February 18, 2015
It would be nice if, in fact, our best-laid plans were
fool-proof; alas, there is an abundance of fools that simply overwhelm us. When someone finds a way around our attempts to protect
investors, Wall Street is forced to re-think (or, so we would hope) its policies and procedures. The industry needs to be ever-vigilant in adapting and implementing better detection and deterrence. Optimally,
the Street has two lines of defense: first, in-house compliance; and, second,
the regulatory community. A recent case involving an altered letter should
prompt Compliance Departments to review their own policies and to implement
better procedures.
Case In
Point
For the purpose of proposing a
settlement of rule violations alleged by the Financial Industry Regulatory
Authority ("FINRA"), without admitting or denying the findings, prior to a
regulatory hearing, and without an adjudication of any issue, Pablo
Fernandez-Pena submitted a Letter of Acceptance, Waiver and Consent ("AWC"),
which FINRA accepted.
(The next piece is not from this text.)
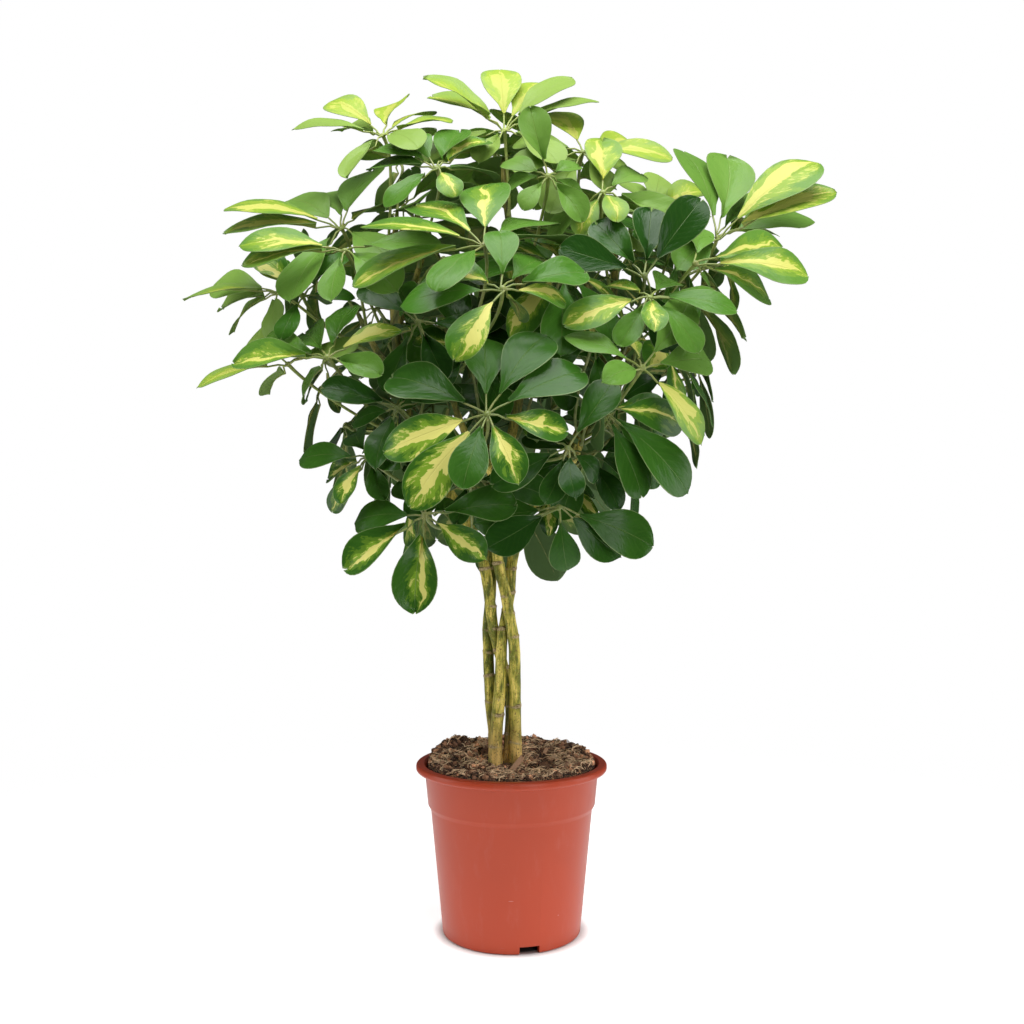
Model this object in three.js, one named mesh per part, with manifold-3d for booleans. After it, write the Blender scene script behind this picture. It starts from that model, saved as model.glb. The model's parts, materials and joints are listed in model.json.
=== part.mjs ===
// A variegated umbrella plant in a nursery pot: pot, soil, four twisted stems and their compound leaves.
// Millimetres, +Z up. The origin is on the pot's axis, at the surface that the pot stands on, and the
// viewer of the photograph looks along +Y.
import * as THREE from "three";
import { mergeVertices } from "three/addons/utils/BufferGeometryUtils.js";
import Module from "manifold-3d";

// ---------------------------------------------------------------------------- driving dimensions

const POT = {
  height: 185,
  lipRadius: 104.8, // the rolled lip, 210 mm across
  lipDepth: 8, // from the rim down to the lip's underside
  lipWidth: 8.2, // its flat top
  lipRound: 2.5,
  collarTop: 95,
  collarFoot: 91.8,
  collarHeight: 141, // where the step under the collar starts
  wallTop: 88.6, // the wall just below that step
  stepHeight: 134.5,
  footRadius: 75.6,
  wall: 1.9,
  floorHeight: 9, // underside of the raised floor
  floor: 2.5,
  padRadius: 34, // the middle of the floor comes down to the ground
  footRing: 68, // inside of the ring that the wall stands on
  footWidth: 5.4,
  slope: 4, // how far the floor's steps lean
  sides: 32,
};
const DRAINS = { count: 6, ring: 51, radius: 5, sides: 8 };
const NOTCHES = { count: 3, width: 21.5, height: 8.4, depth: 22, firstAt: -75.6 };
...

In the Matter of Pablo Fernandez-Pena, Respondent
(AWC #2013038244901,
February 3, 2015).
In April 2012, Fernandez-Pena
first became registered with FINRA member firm Robeco Securities, LLC. The AWC
asserts that he had no prior relevant disciplinary history with the SEC, FINRA,
any other self-regulatory organization or any state securities
regulator.
The Certificate
Letter
The AWC asserts that among
Fernandez-Pena's duties at Robeco, he introduced securities products to
institution customers with the ultimate goal of sales to offshore retail
investors.
On March 27, 2013, Fernandez-Pena requested a
"certificate letter" from Robeco's Legal Department that would describe an
offshore mutual fund for a pension fund located in Colombia. On May 14, 2013,
the Legal Department sent the certificate letter to Fernandez-Pena for
transmittal to the Colombia pension
fund.
10%
Solution
Instead of forwarding the
letter, however, the AWC alleges that Fernandez-Pena added false information to
the communication. Pointedly, the AWC asserts that he added the disclaimer that
no investor held over 10% of the fund's offshore mutual fund's assets, when, in
fact, he purportedly knew this representation to be false. As noted in the AWC,
Fernandez-Pena purportedly believed that the Colombia pension fund was only in
interested in investing in funds where no investor owned over 10% of the assets. The AWC alleges that Robeco had previously denied Fernandez-Pena's
request to include that statement because one shareholder held over 10% of the
assets.
A New, Improved
Version?
In addition, of the alleged
disclosure fraud, the AWC asserts that Fernandez-Pena affixed without
authorization onto the certificate letter the signature of a Robeco employee. In May 2013,
Fernandez-Pena sent the falsified letter with the forged signature to the
Colombia pension fund via his personal email account, which seems to have been
an intentional circumvention of his Robeco email address. No copies were sent to any Robeco email address.
All That For
Nothing
The Colombia fund did not purchase
the offshore mutual fund and sometime around August 2013, Fernandez-Pena
purportedly deleted the email from his personal
account.
Damage Control
According to online FINRA BrokerCheck
records as of February 18, 2015, Robeco Institutional Asset Management
"Discharged" Fernandez-Pena on September 10, 2013, based upon
allegations:
AFFILIATED ENTITY TERMINATED EMPLOYMENT BASED ON
FINDINGS THAT MR. FERNANDEZ-PENA MADE UNAUTHORIZED
MATERIAL CHANGES TO A
DOCUMENT.
FINRA deemed the conduct above
to constitute violations of FINRA Rule 2010 and 4511. In accordance with the
terms of the AWC, FINRA imposed upon Fernandez-Pena a Bar
from association, in any and all capacities, with any FINRA member
firm.
Bill Singer's Comment
Compliments to FINRA on a succinct
AWC that explores a fascinating chink in the compliance armor of many
firms.
An interesting exercise is to consider what policies/procedures could be implemented to try to avoid a recurrence of the cited misconduct. For starters, it might be a better practice not to issue a certificate letter from Legal to anyone other than the party relying upon the representation. Another possible option would be to ensure that someone in Legal timely communicates directly with the intended recipient of the certificate letter to verify that what was transmitted was what was received.